# Damage Bonuses to Ranged Attacks



## TarionzCousin (Aug 15, 2011)

What are the ways to add damage to ranged attacks? 
	

	
	
		
		

		
			





I suspect that there may be a Feat or two out there that helps. Any and all types are welcome here. 

Are any of these legal? Please link to the Pathfinder SRD if you can.


Strength Bonus
Dexterity Bonus
"Composite Bow (or whatever it's called) That Allows Strength Bonus" Bonus
"We Aren't Doing Enough Damage" Bonus
"Something Else" Bonus
Other Bonus
Unnamed Bonus
DM's Spouse Bonus
The Bonus That Ate Pittsburgh


----------



## Shisumo (Aug 15, 2011)

I apologize for not taking the time to do the links, but here's some answers:

* Strength bonus (for thrown weapons or composite bows with a Strength bonus built in) - automatic
* Feats - Deadly Aim, Weapon Specialization and Greater Weapon Specialization, Vital Strike and its successor feats, Focused Shot (from the APG, adds Int mod to damage as standard action), Point Blank Shot (I know, but still)
* Weapon Enhancement - even for thrown weapons, and adds damage bonus whether used as a melee or thrown weapon in that regard
* Spells - _magic weapon_ and _greater magic weapon_, _divine favor_, _divine power_, _gravity bow_ (from the APG), _weapon of awe_ (also from the APG)
* Class Abilities - most notably a bard's inspire courage, but also a ranger's favored enemy (or ranger's focus), paladin smite and inquisitor's judgments, among others


----------



## Flatus Maximus (Aug 15, 2011)

Arcane Strike from the Core rulebook. Scales with level, not bad for bard archers.


----------



## paradox42 (Aug 15, 2011)

It's a fringe case, not _technically_ a method of adding damage to individual ranged attacks- but...

Clustered Shots (from Ultimate Combat- not added yet on PFSRD, but it's a packed book- give them time) is a feat that lets you add multiple hits against a single opponent together _before_ applying damage reduction. So it gives you more mileage out of the hits you get, assuming your level/BAB is high enough to give you more than one attack. So for instance, with 2 attacks, instead of the normal (attack damage - DR) x 2, with Clustered Shots you get (attack damage x 2) - DR. So greater damage in the long run.

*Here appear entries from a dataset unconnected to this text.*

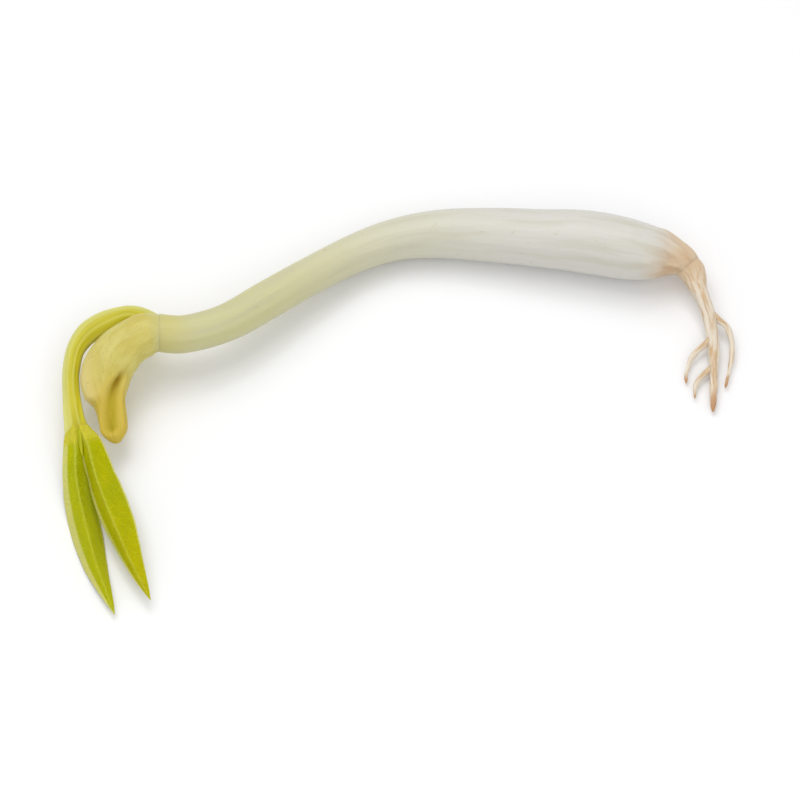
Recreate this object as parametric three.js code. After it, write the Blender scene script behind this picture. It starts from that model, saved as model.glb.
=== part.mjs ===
// A mung bean sprout, picked and washed, lying on a flat surface. Millimetres, +Z up.
// +X runs along the stem towards the root. The hook, the leaves and the root all bend towards -Y.
// The origin is on the surface, below the middle of the whole sprout.
//
// The white stem, the hypocotyl, thins from the root collar to the hook. At its top sit one curled
// seed leaf, the cotyledon, and the green stalk, the epicotyl, that ends in two folded leaves with
// the terminal bud between them. The taproot and its side roots leave the other end.
// Every piece is one closed solid, grown along a line of its own.

import * as THREE from "three";

// Driving dimensions: half widths, in millimetres.
const stemHalf = { collar: 0.74, belly: 1.68, middle: 1.02, neck: 0.98 };
const rootHalf = { collar: 0.6, middle: 0.33, tip: 0.16 };
const sideRootHalf = { base: 0.2, tip: 0.12 };
const cotyledonHalf = { base: 0.95, widest: 1.3, lobe: 0.82, tip: 0.6 };
const stalkHalf = { base: 0.53, middle: 0.48, fork: 0.72 };
const leafHalf = 1.35;
const budHalf = 0.18;

// Half thicknesses where a piece is flatter than it is wide, in millimetres.
const cotyledonThick = { base: 0.8, widest: 0.9, tip: 0.5 };
const stalkThick = { base: 0.42, fork: 0.34 };
const leafThick = 0.14;

// What each tissue looks like.
const tissue = {
  stem: new THREE.MeshStandardMaterial({ color: 0xe9e8dc, roughness: 0.35, metalness: 0 }),
  root: new THREE.MeshStandardMaterial({ color: 0xd8b48c, roughness: 0.6, metalness: 0 }),
  cotyledon: new THREE.MeshStandardMaterial({ color: 0xd2cb7a, roughness: 0.45, metalness: 0 }),
  stalk: new THREE.MeshStandardMaterial({ color: 0xc6cb55, roughness: 0.4, metalness: 0 }),
  leaf: new THREE.MeshStandardMaterial({ color: 0xa9b414, roughness: 0.45, metalness: 0 }),
};

const up = new THREE.Vector3(0, 0, 1);
const sprout = new THREE.Group();

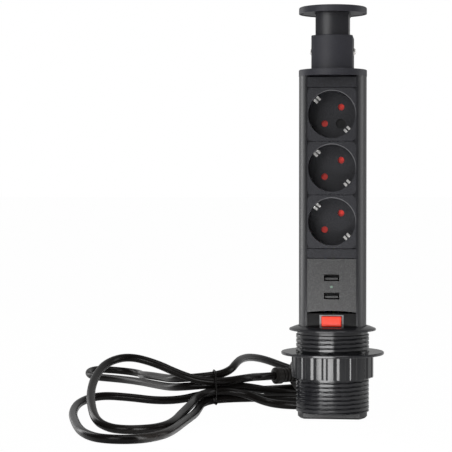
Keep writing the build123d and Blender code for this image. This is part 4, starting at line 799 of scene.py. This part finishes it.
floor_paper = bpy.data.materials.new("floor_paper")
floor_paper.use_nodes = True
paper_tree = floor_paper.node_tree
paper = paper_tree.nodes["Principled BSDF"]
paper_fibre = add(paper_tree, "ShaderNodeGroup", node_tree=moulded_grain)
for label, value in {"Colour": (0.88, 0.88, 0.88, 1.0), "Fleck": (0.93, 0.93, 0.93, 1.0),
                     "Grain mm": 4.0, "Roughness": 0.75, "Relief mm": 0.0}.items():
    paper_fibre.inputs[label].default_value = value
paper_tree.links.new(paper_fibre.outputs["Colour"], paper.inputs["Base Color"])
paper_tree.links.new(paper_fibre.outputs["Roughness"], paper.inputs["Roughness"])
white = add(paper_tree, "ShaderNodeEmission", {"Color": (1.0, 1.0, 1.0, 1.0), "Strength": 1.0})
path = add(paper_tree, "ShaderNodeLightPath")
seen = add(paper_tree, "ShaderNodeMath", {0: path.outputs["Is Camera Ray"], 1: EVENLY_LIT},
           operation="MULTIPLY")
blend = add(paper_tree, "ShaderNodeMixShader",
            {0: seen.outputs[0], 1: paper.outputs[0], 2: white.outputs[0]})
paper_tree.links.new(blend.outputs[0], paper_tree.nodes["Material Output"].inputs["Surface"])
floor = mesh_piece("floor", build_floor)
dress(floor, floor_paper)
print("floor ready")

# %% Surroundings
FILL = 0.45
BEHIND_CAMERA = 0.12
BEHIND_OBJECT = 0.42
BRIGHTENS_FROM, BRIGHTENS_TO = 0.2, 0.95

world = bpy.data.worlds.new("white_studio")
world.use_nodes = True
bpy.context.scene.world = world
sky = world.node_tree
background = sky.nodes["Background"]
rays = add(sky, "ShaderNodeLightPath")
way = add(sky, "ShaderNodeSeparateXYZ", {0: add(sky, "ShaderNodeTexCoord").outputs["Generated"]})
mirrored = add(sky, "ShaderNodeMapRange",
               {"Value": way.outputs["Y"], "From Min": BRIGHTENS_FROM, "From Max": BRIGHTENS_TO,
                "To Min": BEHIND_CAMERA, "To Max": BEHIND_OBJECT}, interpolation_type="SMOOTHSTEP")
filled = add(sky, "ShaderNodeMix",
             {0: rays.outputs["Is Glossy Ray"], 2: FILL, 3: mirrored.outputs[0]})
clear = add(sky, "ShaderNodeMath",
            {0: rays.outputs["Is Camera Ray"], 1: rays.outputs["Is Transmission Ray"]},
            operation="MAXIMUM")
brightness = add(sky, "ShaderNodeMix", {0: clear.outputs[0], 2: filled.outputs[0], 3: 1.0})
background.inputs["Color"].default_value = (1.0, 1.0, 1.0, 1.0)
sky.links.new(brightness.outputs[0], background.inputs["Strength"])
print("surroundings ready")

# %% Lights


def soft_light(name, place, aim, width, height, power):
    """Rectangular soft light that faces a point."""
    data = bpy.data.lights.new(name, "AREA")
    data.shape = "RECTANGLE"
    data.size = width
    data.size_y = height
    data.energy = power
    lamp = bpy.data.objects.new(name, data)
    lamp.location = place
    lamp.rotation_euler = (Vector(aim) - Vector(place)).to_track_quat("-Z", "Y").to_euler()
    bpy.context.collection.objects.link(lamp)
    return lamp


def around(turn, distance, height):
    """Place on a circle round the tower; turn is in degrees, from the front towards the left."""
    angle = math.radians(turn)
    return (-distance * math.sin(angle), -distance * math.cos(angle), height)


soft_light("front_left", around(28, 1.35, 0.65), (0, 0, 0.15), 0.7, 0.9, 7.0)
soft_light("left_edge", around(125, 1.05, 0.4), (0, 0, 0.2), 0.3, 0.9, 2.2)
soft_light("right_edge", around(-118, 1.0, 0.4), (0, 0, 0.2), 0.3, 0.9, 1.6)
soft_light("above", around(-20, 0.25, 1.5), (0, 0, 0.2), 0.9, 0.9, 5.0)
low_card = soft_light("low_card", around(16, 0.2, 0.027), (0, 0, 0.027), 0.15, 0.048, 0.24)
low_card.visible_camera = False
bpy.context.scene.view_settings.view_transform = "Standard"
print("lights ready")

Most archers I've seen would kill for this feat, since DR is the big bane of archers (and ranged combatants in general, actually).


----------



## StreamOfTheSky (Aug 15, 2011)

DR, Wind Wall, and just damage output in general are the three big banes of archers typically.  Pathfinder aleviated damage a bit with Deadly Aim, but added a new issue: Step Up.  I wouldn't feel comfortable playing a ranged character in PF without Point Blank Master (for archery) or...whatever the name of the functionally identical ability for throwing is that they added in UC.


----------



## TarionzCousin (Aug 16, 2011)

All good stuff. Thanks, ENWorlders.



> You must spread some Experience Points around before giving it to paradox42 again


----------



## paradox42 (Aug 16, 2011)

Awww. Well, thanks anyway for trying.


----------